The next level up is to use assembly language, in which instructions are written using mnemonic names and you can declare labels and suchlike. In the really early days, you might write your program in assembly with pencil and paper and then hand-translate it into machine code. Later, you would use an assembler program to take your assembly source code and translate it into machine code.

This actually provides a great example of "bootstrapping"; i.e., pulling oneself up by one's bootstraps. Here's the way it would go. You would define a very, very simple assembly language as a pencil-and-paper exercise. Then you would write a very rudimentary assembler in your assembly language -- again using a pencil and paper -- and you would hand-assemble this rudimentary assembler into machine code.

This is where things get interesting. You would also write a very simple text editor (probably of a type known as ca "Line Editor") in your assembly language as a pencil-and-paper exercise, and you would hand-assemble this simple editor into machine code.

Now you are in the position to capture simple programs in your assembly language using your text editor (in machine code) running on your computer, and then assembly them into machine code using the assembler program (in machine code) running on your computer.

One of the first things you might do would be to use your simple editor to capture the source code for a slightly more sophisticated editor in your simple assembly language, and to then run this through your rudimentary assembler. Alternatively, you might capture the source code for a slightly more sophisticated assembler in your simple assembly language and run this through your rudimentary assembler. And so it would go, looping round and round using your existing editor and assembler to create bigger, better, easier-to-use versions with more functions and features.

Now let's consider a modern language like C, for example. As you know, we use an editor program to create our source code in C, then we run this code through a compiler program, and -- ultimately -- we are presented with a machine code ("executable") equivalent.

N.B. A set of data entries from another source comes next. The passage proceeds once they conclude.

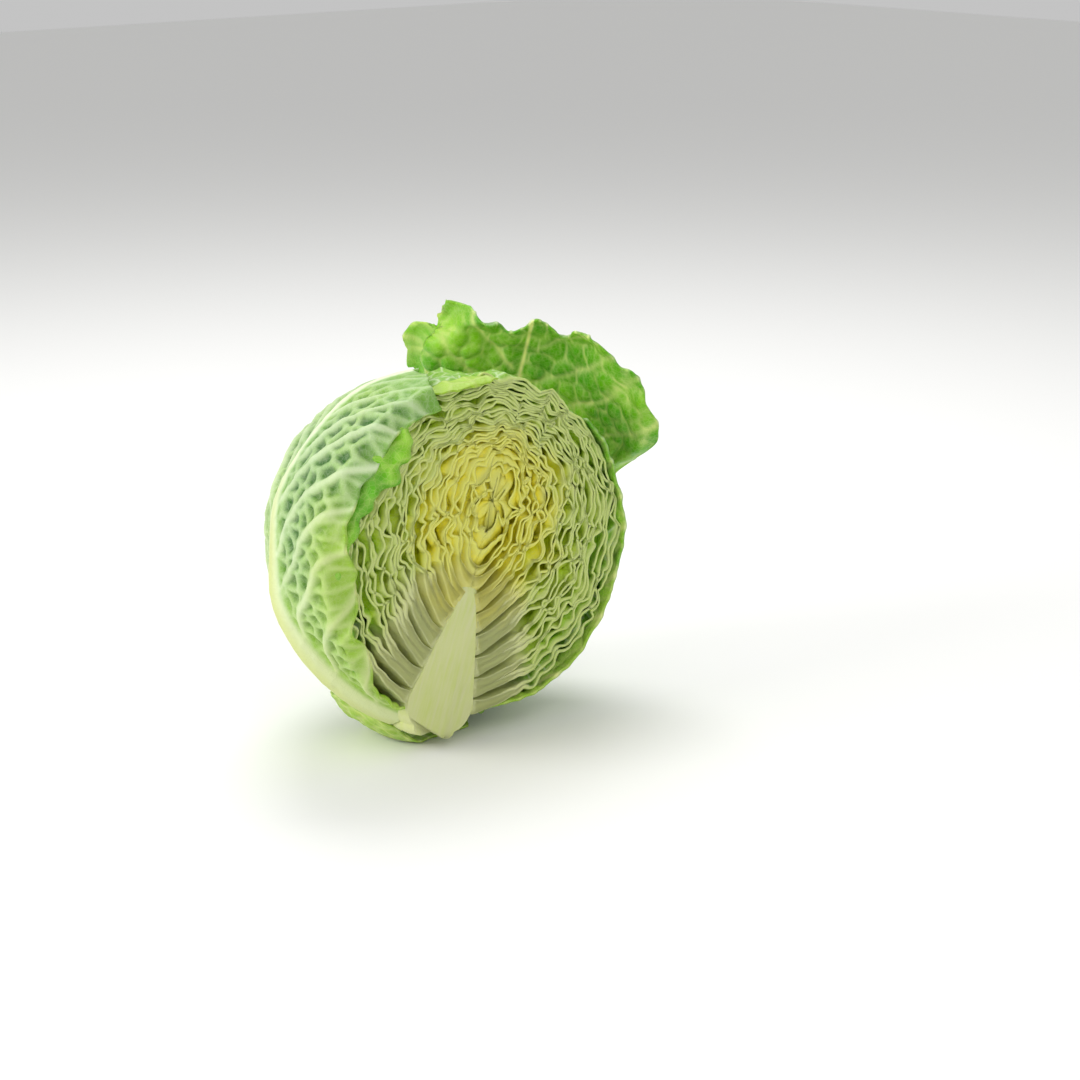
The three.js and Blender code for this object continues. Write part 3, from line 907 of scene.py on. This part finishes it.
class CABBAGE_OT_bottom_leaf(bpy.types.Operator):
    """Models the loose leaf under the head, pressed flat, with its margin showing at the left"""
    bl_idname = "cabbage.bottom_leaf"
    bl_label = "Bottom leaf"

    def execute(self, context):
        _, leaves, tint = sizes()
        rows, columns = 70, 260
        angle = np.linspace(0, 2 * math.pi, columns)[None, :] * np.ones((rows, 1))
        along = np.linspace(0.02, 1, rows)[:, None] * np.ones((1, columns))
        toward = np.exp(-((angle - math.radians(182)) / math.radians(34)) ** 2)
        circle = np.stack([np.cos(angle), np.sin(angle), 0 * angle], -1)
        wave = noise(circle * 0.05, 0.016, 31)
        front = np.exp(-((angle - math.radians(262)) / math.radians(48)) ** 2)
        edge = 0.022 + 0.037 * toward - 0.005 * front + 0.0020 * wave
        radius = along * edge
        lift = np.clip((radius - 0.026) / 0.030, 0, 1) ** 1.4 * 0.030
        height = 0.0012 + lift + toward * smooth(along, 0.7, 1) * 0.004 * noise(circle * 0.05, 0.007, 32)
        world = np.stack([radius * np.cos(angle), radius * np.sin(angle), height], -1)
        world[..., 1] = np.maximum(world[..., 1], BOTTOM_LEAF_FRONT)
        head = sizes()[0]
        turn = np.array(Matrix.Rotation(head.lean, 3, "Y"))
        point = (world - np.array(head.middle)) @ turn
        net = plain_net(world, 33, leaves.blister * 0.9)
        net["pit_and_shade"] = net["pit_and_shade"] * smooth(radius, 0.03, 0.045)
        piece = savoy_sheet("bottom_leaf_blade", point[:, ::-1], {k: n[:, ::-1] for k, n in net.items()},
                            leaves.blade, 0.0018, np.zeros_like(radius), upper=(0.0, 0.8), margin=0.7)
        settle(join_objects("bottom_leaf_savoy", [piece]), ["bottom_leaf"],
               savoy_material("Savoy leaf, loose and flattened", tint, 0.4, 0.35))
        return {"FINISHED"}


# ---------------------------------------------------------------- stage

def direction(turn, rise):
    """A unit vector from the head: turn is measured from the front towards +X, rise from level."""
    return Vector((math.sin(turn) * math.cos(rise), -math.cos(turn) * math.cos(rise), math.sin(rise)))


class CABBAGE_OT_stage(bpy.types.Operator):
    """Sets the pale floor, the soft studio light and the camera"""
    bl_idname = "cabbage.stage"
    bl_label = "Stage"

    def execute(self, context):
        bpy.ops.object.select_all(action="DESELECT")
        bpy.ops.mesh.primitive_plane_add(size=8)
        floor = context.object
        floor.name = floor.data.name = "floor"
        material, tree = new_material("Matt white paper sweep")
        shader = add(tree, "ShaderNodeBsdfPrincipled", {"Base Color": (*linear("#f4f4f2"), 1),
                                                        "Roughness": 0.9})
        add(tree, "ShaderNodeOutputMaterial", {"Surface": shader.outputs[0]})
        floor.data.materials.append(material)
        world = bpy.data.worlds.new("studio")
        world.use_nodes = True
        background = world.node_tree.nodes["Background"]
        background.inputs["Color"].default_value = (1, 1, 1, 1)
        background.inputs["Strength"].default_value = 0.55
        context.scene.world = world
        context.scene.view_settings.view_transform = "Standard"
        middle = Vector(sizes()[0].middle)
        for name, azimuth, height, distance, size, power in (
                ("key", -106, 24, 1.3, 0.6, 8.5), ("fill", -15, 38, 1.6, 1.0, 5.5),
                ("top", 140, 60, 1.4, 0.8, 11)):
            light = bpy.data.lights.new(name, "AREA")
            light.size, light.energy = size, power
            lamp = bpy.data.objects.new(name, light)
            away = direction(math.radians(azimuth), math.radians(height))
            lamp.location = middle + away * distance
            lamp.rotation_euler = (-away).to_track_quat("-Z", "Y").to_euler()
            context.collection.objects.link(lamp)
        view = bpy.data.cameras.new("camera")
        view.lens, view.sensor_width = 85, 36
        camera = bpy.data.objects.new("camera", view)
        context.collection.objects.link(camera)
        context.scene.camera = camera
        turn, rise, distance = math.radians(-41), math.radians(16), 1.30
        away = direction(turn, rise)
        aim = middle + Vector((math.cos(turn), math.sin(turn), 0)) * 0.036 + Vector((0, 0, 0.003))
        camera.location = aim + away * distance
        camera.rotation_euler = (-away).to_track_quat("-Z", "Y").to_euler()
        return {"FINISHED"}


# ---------------------------------------------------------------- add-on

class CABBAGE_PT_panel(bpy.types.Panel):
    """Lists the cabbage's pieces and settings"""
    bl_idname = "CABBAGE_PT_panel"
    bl_label = "Cabbage half head"
    bl_space_type = "VIEW_3D"
    bl_region_type = "UI"
    bl_category = "Cabbage"

    def draw(self, context):
        for operator in PIECES:
            self.layout.operator(operator.bl_idname)
        for group in sizes():
            for name in group.__annotations__:
                self.layout.prop(group, name)


PIECES = (CABBAGE_OT_core, CABBAGE_OT_packed_leaves, CABBAGE_OT_wrapper_leaves, CABBAGE_OT_back_leaf,
          CABBAGE_OT_bottom_leaf, CABBAGE_OT_stage)
GROUPS = (("cabbage_head", HeadSizes), ("cabbage_leaves", LeafSizes), ("cabbage_colours", LeafColours))


def register():
    for name, group in GROUPS:
        bpy.utils.register_class(group)
        setattr(bpy.types.Scene, name, PointerProperty(type=group))
    for operator in PIECES:
        bpy.utils.register_class(operator)
    bpy.utils.register_class(CABBAGE_PT_panel)


def unregister():
    bpy.utils.unregister_class(CABBAGE_PT_panel)
    for operator in PIECES:
        bpy.utils.unregister_class(operator)
    for name, group in GROUPS:
        delattr(bpy.types.Scene, name)
        bpy.utils.unregister_class(group)


def main():
    register()
    for operator in PIECES:
        group, name = operator.bl_idname.split(".")
        getattr(getattr(bpy.ops, group), name)()


if __name__ == "__main__":
    main()
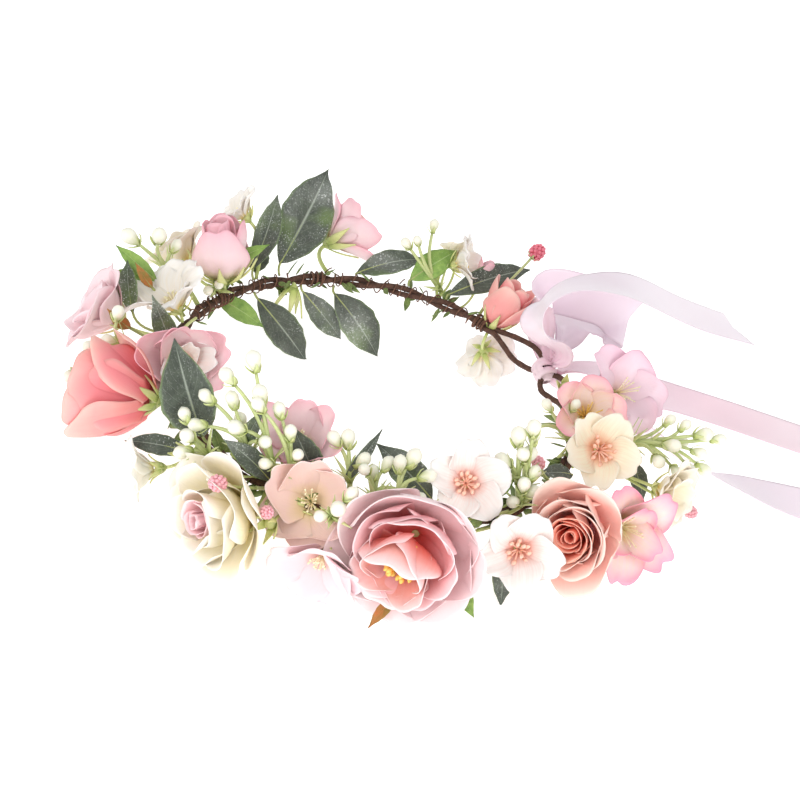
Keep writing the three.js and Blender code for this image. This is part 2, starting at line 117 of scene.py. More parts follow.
# ---- mesh building ----
class Sheets:
    """Gathers grids of points into one mesh. UV runs along (y) and across (x) each grid; the second UV map
    holds a tone that is the same all over a grid, for differences between petals."""

    def __init__(self):
        self.points, self.faces, self.uvs, self.tones = [], [], [], []

    def grid(self, rows, tone=0.5, closed=False):
        first = len(self.points)
        count = len(rows[0])
        for row in rows:
            self.points.extend(row)
        columns = count if closed else count - 1
        for i in range(len(rows) - 1):
            for j in range(columns):
                k = (j + 1) % count
                corners = ((i, j), (i, k), (i + 1, k), (i + 1, j))
                self.faces.append([first + r * count + c for r, c in corners])
                ends = ((i, j), (i, j + 1), (i + 1, j + 1), (i + 1, j))
                self.uvs.extend((c / columns, r / (len(rows) - 1)) for r, c in ends)
                self.tones.extend([(tone, 0.0)] * 4)

    def tube(self, line, radii, sides=8, tone=0.5):
        """A round closed tube along a line; a radius near 0 at an end makes a point there."""
        if isinstance(radii, (int, float)):
            radii = [radii] * len(line)
        rows = []
        side = None
        for i, point in enumerate(line):
            tangent = (line[min(i + 1, len(line) - 1)] - line[max(i - 1, 0)]).normalized()
            if side is None:
                side = tangent.orthogonal().normalized()
            side = (side - tangent * side.dot(tangent)).normalized()
            other = tangent.cross(side)
            rows.append([point + (side * math.cos(a) + other * math.sin(a)) * radii[i]
                         for a in (2 * math.pi * k / sides for k in range(sides))])
        start = [line[0]] * sides
        end = [line[-1]] * sides
        self.grid([start, *rows, end], tone, closed=True)

    def blob(self, centre, axis, radius, length, sides, rings, tone=0.5):
        """A rounded bead along axis."""
        line, radii = [], []
        for k in range(rings + 1):
            t = k / rings
            line.append(centre + axis * length * (t - 0.5))
            radii.append(max(1e-5, radius * math.sin(math.pi * t)**0.6))
        self.tube(line, radii, sides, tone)

    def build(self, name, material, body="ring", thickness=0.0, slot=None, stands_for=()):
        mesh = bpy.data.meshes.new(name)
        points = [(p.x, p.y, max(p.z, TABLE_GAP)) for p in self.points]
        mesh.from_pydata(points, [], self.faces)
        for label, values in (("UVMap", self.uvs), ("Tone", self.tones)):
            layer = mesh.uv_layers.new(name=label)
            layer.data.foreach_set("uv", [c for pair in values for c in pair])
        piece = bpy.data.objects.new(name, mesh)
        bpy.context.scene.collection.objects.link(piece)
        weld = piece.modifiers.new("weld", "WELD")
        weld.merge_threshold = 1e-6
        if thickness:
            solid = piece.modifiers.new("thickness", "SOLIDIFY")
            solid.thickness = thickness
            solid.offset = 0
        evaluated = piece.evaluated_get(bpy.context.evaluated_depsgraph_get())
        final = bpy.data.meshes.new_from_object(evaluated)
        piece.modifiers.clear()
        piece.data = final
        final.shade_smooth()
        final.materials.clear()
        final.materials.append(material)
        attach(piece, body)
        if stands_for:
            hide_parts(*stands_for)
        return piece


# ---- materials ----
def rgb(code):
    channels = [int(code[i:i + 2], 16) / 255 for i in (0, 2, 4)]
    return (*(c / 12.92 if c <= 0.04045 else ((c + 0.055) / 1.055)**2.4 for c in channels), 1)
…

The first question we need to ask is: "Where did the compiler program come from?" In fact, if you were the person who created the compiler, then the first version (a very simple C compiler) would have been written in assembly language and run through your assembler program to generate the machine-code version of the compiler. This first version of your C compiler might only support a subset of the C language -- just enough to get you up-and-running.

Once you had your first simple C compiler, you would probably hand-translate your original assembly code version of the compiler into your supported C subset equivalent, and then used your C compiler to compile its own source code in C and generate a new version of itself in machine code, just to make sure that everything was tickety-boo.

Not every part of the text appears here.